Physical characteristics
- Mouth: River Boyne
- • coordinates: 53°36′31″N 6°38′39″W﻿ / ﻿53.6086°N 6.6441°W

= River Skane =

River in County Meath, Ireland

The River Skane (Abhainn Scéine) is a small river or stream in County Meath, Ireland, that is a tributary of the River Boyne.

== Course ==
The River Skane rises in west Dunshaughlin, and flows westerly. After flowing underneath the R125 regional road and the M3 motorway, the River Skane marks the boundary between the civil parish of Knockmark (west) and the civil parish of Dunshaughlin (east). The River Skane then reaches the townland of Drumree in Knockmark where it assumes a northerly course. It flows adjacent to the townlands of Leshemstown in Dunshaughlin then Clowanstown in the civil parish of Killeen to its east, and the townlands of Mooretown and then Warrenstown in Knockmark to its west.

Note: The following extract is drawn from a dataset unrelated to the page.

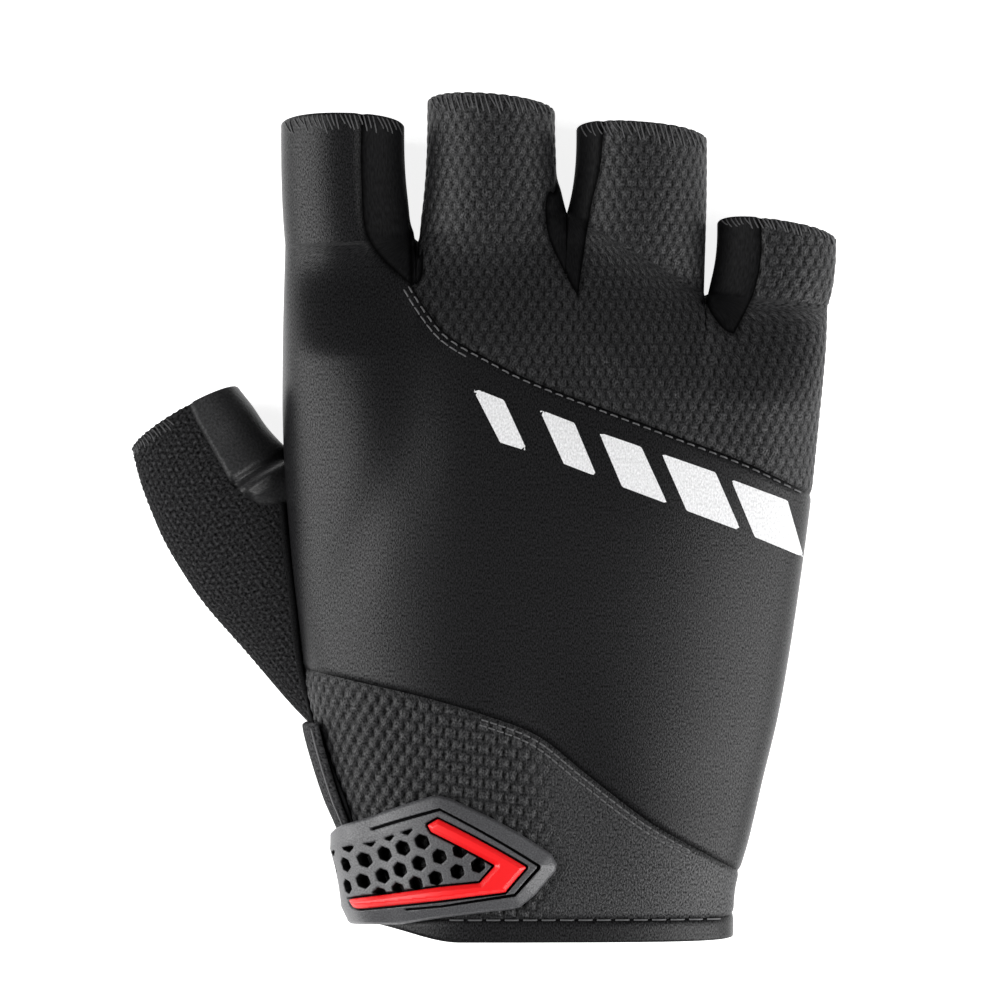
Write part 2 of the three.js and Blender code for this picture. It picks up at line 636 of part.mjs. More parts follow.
// Angle round the wrist at a distance over the strap from the middle of the back.
function arcAngle(arc) {
  const step = radians(0.5);
  let angle = radians(90);
  let left = arc;
  while (left > 0) {
    const next = wristPoint(angle + step, strapTip.along, strapThickness);
    left -= wristPoint(angle, strapTip.along, strapThickness).distanceTo(next);
    angle += step;
  }
  return angle;
}

// Centres of the strap's honeycomb holes as angle and along, laid out on its curved surface.
function honeycombCentres() {
  const outline = piercedOutline.map(onStrap);
  const turn = radians(honeycombTurn);
  const centres = [];
  for (let row = -honeycombRows; row <= honeycombRows; row += 1) {
    for (let column = 0; column < honeycombColumns; column += 1) {
      const u = (column + (row % 2 ? 0.5 : 0)) * honeycombPitch;
      const v = row * honeycombRowPitch;
      const angle = arcAngle(u * Math.cos(turn) + v * Math.sin(turn));
      const y = strapTip.along * gloveLength + honeycombShift - u * Math.sin(turn) + v * Math.cos(turn);
      const point = wristPoint(angle, y / gloveLength, strapThickness);
      const flat = new THREE.Vector2(point.x, point.y);
      const isSeen = angle < radians(pierceLimit) && depthInside(outline, flat) > honeycombMargin;
      if (isSeen) centres.push({ angle, along: y / gloveLength });
    }
  }
  return centres;
}

// A six-sided peg through the strap, square to its surface.
function honeycombPeg({ angle, along }) {
  const peg = new THREE.CylinderGeometry(honeycombHole / 2, honeycombHole / 2, pegLength, 6, 1);
  const centre = wristPoint(angle, along, strapThickness / 2);
  const normal = wristPoint(angle, along, strapThickness).sub(centre).normalize();
  const axes = [new THREE.Vector3().crossVectors(normal, new THREE.Vector3(0, 1, 0)).normalize(), normal];
  axes.push(new THREE.Vector3().crossVectors(axes[0], normal));
  peg.applyMatrix4(new THREE.Matrix4().makeBasis(...axes));
  return solidOf(peg.translate(centre.x, centre.y, centre.z));
}

function strapSolid() {
  const plate = strapPlate(strapInner, strapOuter).intersect(prism(strapOutline.map(onStrap)));
  const fieldFloor = (angle) => strapOuter(angle) - fieldRecess;
  const above = strapPlate(fieldFloor, (angle) => strapOuter(angle) + fieldHeadroom);
  const field = above.intersect(prism(fieldOutline.map(onStrap), palmDepth / 2));
  return plate.subtract(field).subtract(joined(honeycombCentres().map(honeycombPeg)));
}

function insertSolid() {
  const floor = (angle) => strapOuter(angle) - fieldRecess + strapGap;
  const face = (angle) => strapOuter(angle) + insertHeight;
  return strapPlate(floor, face).intersect(prism(insertOutline.map(onStrap), palmDepth / 2));
}

function flapSolid() {
  const size = { angles: flapAngles, reach: flapReach, columns: flapSteps, rows: flapSteps };
  return wristPlate({ ...size, inner: () => flapGap, outer: () => flapGap + flapThickness });
}

// Binding along the thumb side: a cord of folded tape in the crease over the thumb, then on the wrist.
function bindingPath() {
  const { from, turn, onWrist, to, angle } = bindingRun;
  const material = new THREE.MeshBasicMaterial({ side: THREE.DoubleSide });
  const thumb = new THREE.Mesh(thumbSkin(0, 0), material);
  const ray = new THREE.Raycaster();
  const crease = sideLine(from, turn).map(({ x, y }) => {
    ray.set(new THREE.Vector3(x, y, through), new THREE.Vector3(0, 0, -1));
    const hit = ray.intersectObject(thumb)[0];
    const waist = profile(handSections, "waist", y / gloveLength) * palmDepth;
    return new THREE.Vector3(x, y, Math.max(hit ? hit.point.z : 0, waist));
  });
  const wrist = Array.from({ length: lineSteps }, (_, i) => {
    const along = lerp(turn, to, (i + 1) / lineSteps);
    const turned = lerp(180, angle, smooth((turn - along) / (turn - onWrist)));
    return wristPoint(radians(turned), along, bindingRise);
  });
  return [...crease, ...wrist];
}

function cordAlong(path, radius) {
  const outline = new THREE.Shape(
    Array.from({ length: cordSides }, (_, i) => {
      const a = (2 * Math.PI * i) / cordSides;
      return new THREE.Vector2(radius * Math.cos(a), radius * Math.sin(a));
    }),
  );
  const extrudePath = new THREE.CatmullRomCurve3(path);
  return solidOf(new THREE.ExtrudeGeometry(outline, { steps: cordSteps, extrudePath, bevelEnabled: false }));
}

// Shell of the whole glove, hollow from the cuff to each opening.
const outside = solidOf(handSkin(0, 0)).add(solidOf(thumbSkin(0, 0)));
const thumbHollow = solidOf(thumbSkin(clothWall, openingReach));
const inside = solidOf(handSkin(clothWall, openingReach)).add(thumbHollow);
const bindingLine = bindingPath();
const binding = cordAlong(bindingLine, bindingRadius);
const shell = outside.subtract(inside).subtract(cordAlong(bindingLine, bindingRadius + seamGap));

// The seams seen from above, and the regions that they part the shell into.
const below = [new THREE.Vector2(far, -far), new THREE.Vector2(-far, -far)];
const gussetSeams = gussets.map(gussetLines);
const gussetRegions = gussetSeams.map(({ seam, middle }) => prism([...seam, ...middle.slice(1)]));
const gussetCuts = joined(gussetSeams.flatMap(({ seam, middle }) => [seamCut(seam), seamCut(middle)]));
const knuckleStart = gussetSeams[0].end;
const knuckleLine = curveThrough([knuckleStart, ...knuckleSeam.map(place)], lineSteps);
const knuckleEnd = knuckleLine[knuckleLine.length - 1].y;
const knuckleRegion = prism([
  ...knuckleLine,
  new THREE.Vector2(far, knuckleEnd),
  new THREE.Vector2(far, far),
  new THREE.Vector2(knuckleStart.x, far),
]);
const wristLine = curveThrough(wristSeam.map(place), lineSteps);
const wristRegion = prism([...wristLine, ...below]);
const thumbLine = curveThrough(thumbSeam.map(place), lineSteps);
const leatherRegion = prism([...thumbLine, new THREE.Vector2(0, far)]);
const handSide = sideLine(-0.1, 1.1);
const beyondThumb = [new THREE.Vector2(-far, far), new THREE.Vector2(-far, -far)];
const thumbRegion = prism([...handSide, ...beyondThumb]);

// The seams and regions seen from the side.
const palmRegion = sidePrism([...palmSeamLine(0), ...below]);
const palmCut = sidePrism([...palmSeamLine(seamGap / 2), ...palmSeamLine(-seamGap / 2).reverse()]);
const hemRegion = sidePrism([...hemLine(0), new THREE.Vector2(-far, -far), new THREE.Vector2(-far, far)]);
const hemCut = sidePrism([...hemLine(seamGap / 2), ...hemLine(-seamGap / 2).reverse()]);

// Each panel is taken out of the shell by its region, once its own seams are open.
const hemmed = shell.subtract(hemCut);
const cuffHem = hemmed.intersect(hemRegion);
const main = hemmed.subtract(hemRegion).subtract(seamCut(handSide));
const leatherSeam = palmCut.subtract(leatherRegion).add(seamCut(thumbLine).subtract(palmRegion));
const thumb = main.intersect(thumbRegion).subtract(leatherSeam);
const leather = palmRegion.add(leatherRegion);
const hand = main.subtract(thumbRegion).subtract(palmCut);
const over = hand.subtract(palmRegion);
const gussetStrips = gussetRegions.map((region) => over.subtract(gussetCuts).intersect(region));
const backSeams = joined([seamCut(knuckleLine), seamCut(wristLine)]);
const backs = over.subtract(gussetCuts).subtract(joined(gussetRegions)).subtract(backSeams);
const printFace = solidOf(handSkin(-printGap - printThickness, 0));
const printLayer = printFace.subtract(solidOf(handSkin(-printGap, 0)));

const group = new THREE.Group();

function addPiece(name, solid, { color, roughness }) {
  const material = new THREE.MeshStandardMaterial({ color, roughness, metalness: 0 });
  const mesh = new THREE.Mesh(geometryOf(solid), material);
  mesh.name = name;
  group.add(mesh);
}

const stretchCloth = { color: "#1f1f20", roughness: 0.7 };
const honeycombKnit = { color: "#262627", roughness: 0.85 };
const gussetCloth = { color: "#141415", roughness: 0.8 };
const terryCloth = { color: "#242425", roughness: 0.95 };
const palmLeather = { color: "#1b1b1c", roughness: 0.6 };
const bindingTape = { color: "#101011", roughness: 0.8 };
const strapRubber = { color: "#4a4a4c", roughness: 0.5 };
const redRubber = { color: "#e3262b", roughness: 0.4 };
const reflectivePrint = { color: "#c4c4c4", roughness: 0.45 };

addPiece("back_panel", backs.subtract(knuckleRegion).subtract(wristRegion), stretchCloth);
addPiece("knuckle_panel", backs.intersect(knuckleRegion), honeycombKnit);
addPiece("wrist_panel", backs.intersect(wristRegion), honeycombKnit);
addPiece("palm_panel", hand.intersect(palmRegion), palmLeather);
gussetStrips.forEach((strip, i) => addPiece("finger_gusset_" + (i + 1), strip, gussetCloth));
addPiece("thumb_back", thumb.subtract(leather), terryCloth);
addPiece("thumb_front", thumb.intersect(leather), palmLeather);
addPiece("cuff_hem", cuffHem, stretchCloth);
addPiece("side_binding", binding, bindingTape);
addPiece("cuff_flap", flapSolid(), stretchCloth);
addPiece("strap_tab", strapSolid(), strapRubber);
addPiece("strap_insert", insertSolid(), redRubber);
printBars.forEach((corners, i) => {
  const bar = printLayer.intersect(prism(corners.map(place), palmDepth / 2));
  addPiece("print_bar_" + (i + 1), bar, reflectivePrint);
});

// The origin lies on the floor under the middle of the glove.
const box = new THREE.Box3().setFromObject(group);
group.position.set(-(box.min.x + box.max.x) / 2, -(box.min.y + box.max.y) / 2, -box.min.z);

export default group;
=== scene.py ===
import math

import bpy
import numpy as np
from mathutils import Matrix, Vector
from mathutils.bvhtree import BVHTree


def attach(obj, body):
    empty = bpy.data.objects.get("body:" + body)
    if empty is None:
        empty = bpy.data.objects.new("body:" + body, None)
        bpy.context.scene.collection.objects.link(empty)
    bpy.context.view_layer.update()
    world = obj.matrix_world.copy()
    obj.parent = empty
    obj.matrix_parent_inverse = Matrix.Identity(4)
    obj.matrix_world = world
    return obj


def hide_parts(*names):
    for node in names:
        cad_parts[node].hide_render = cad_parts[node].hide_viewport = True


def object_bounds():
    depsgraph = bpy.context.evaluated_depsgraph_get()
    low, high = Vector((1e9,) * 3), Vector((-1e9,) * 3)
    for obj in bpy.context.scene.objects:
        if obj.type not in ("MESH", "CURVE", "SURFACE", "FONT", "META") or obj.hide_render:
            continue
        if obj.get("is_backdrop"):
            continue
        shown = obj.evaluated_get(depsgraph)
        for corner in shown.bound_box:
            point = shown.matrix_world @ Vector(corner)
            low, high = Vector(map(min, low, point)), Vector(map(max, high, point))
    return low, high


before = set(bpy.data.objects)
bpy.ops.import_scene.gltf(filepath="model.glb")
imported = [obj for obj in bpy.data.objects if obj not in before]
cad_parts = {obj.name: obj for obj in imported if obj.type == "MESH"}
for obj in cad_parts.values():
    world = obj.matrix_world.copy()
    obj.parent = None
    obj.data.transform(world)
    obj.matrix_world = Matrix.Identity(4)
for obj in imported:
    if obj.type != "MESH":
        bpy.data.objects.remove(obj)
cad_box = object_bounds()

# Back of the hand and of the index finger: one piece of charcoal stretch cloth with fine ribs, cut
# to shape and sewn to its neighbours with the edges turned in, so that each seam lies in a hollow.
# The glove keeps the form that a hand gives it. Sizes are millimetres: x = 0 is the hand's middle
# line, y = 0 the cuff and z = 0 the floor, and SHIFT moves the glove to the row frame.
MM = 0.001
SHIFT = np.array([11.8322, -76.1036, 0.0])
LENGTH = 152.0
WIDTH = 95.5
DEPTH = 35.0
WALL = 1.2
RIM_STEPS = 5
RIM_BULGE = 0.3
EASE_ROWS = 5
EASE_PASSES = 14
# Sections of the hand from the cuff up: sides as shares of WIDTH, heights as shares of DEPTH, and
# "square", the power that makes a section squarer.
HAND = {
    "along": [0, 0.057, 0.116, 0.187, 0.259, 0.33, 0.425, 0.52, 0.614, 0.709, 0.822],
    "left": [-0.345, -0.355, -0.377, -0.418, -0.45, -0.466, -0.487, -0.498, -0.504, -0.504, -0.5],
    "right": [0.345, 0.349, 0.374, 0.4, 0.428, 0.449, 0.472, 0.492, 0.508, 0.522, 0.526],
    "back": [0.94, 0.96, 0.97, 0.98, 0.99, 0.995, 1.0, 0.985, 0.93, 0.82, 0.64],
    "floor": [0.1, 0.1, 0.09, 0.06, 0.02, 0, 0, 0, 0, 0, 0],
    "waist": [0.5, 0.5, 0.5, 0.48, 0.46, 0.44, 0.43, 0.41, 0.38, 0.34, 0.29],
    "seam": [0.32, 0.32, 0.32, 0.31, 0.29, 0.27, 0.26, 0.25, 0.23, 0.2, 0.17],
    "square": [2.6, 2.6, 2.5, 2.4, 2.4, 2.4, 2.4, 2.5, 2.8, 3.5, 4.5],
}
HAND = {name: np.array(values, float) for name, values in HAND.items()}
BACK_SLOPE = 0.07
PALM_SQUARE = 3.0
PALM_FULLNESS = 1.15
ROOT_X = np.array([-0.5, -0.251, 0.032, 0.294, 0.526])
ROOT_ALONG = np.array([0.822, 0.828, 0.86, 0.763, 0.751])
KNUCKLE_REACH = 0.17
FINGER_DEPTH = 20.5
FINGER_WAIST = 10.0
FINGER_SQUARE = 2.2
RIM_SETBACK = 4.6
# Each finger opening: left, right, along, drop of its right end, depth.
FINGERS = [
    (-0.508, -0.275, 0.977, 0.002, 0.98),
    (-0.232, 0.01, 1.0, 0.012, 1.0),
    (0.05, 0.297, 0.967, 0.012, 0.98),
    (0.316, 0.541, 0.851, 0.02, 0.92),
]
CUFF_SETBACK = 5.0
CUFF_CORNER = 3.0
CUFF_SHARE = 0.16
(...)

It then flows westerly, through the woods of Dunsany Wood and Railway Woods, before resuming its northerly course into Kilmessan. It continues this course—receiving the waters of the River Gabhra and River Lismullin—and flows into the River Boyne in Navan.

== Characteristics ==
The River Skane generally has a width of 4–5 metres and a depth of 0.2–1 metre. According to a 2012 study of the River Skane's water quality funded by the National Roads Authority, the river was "moderately polluted."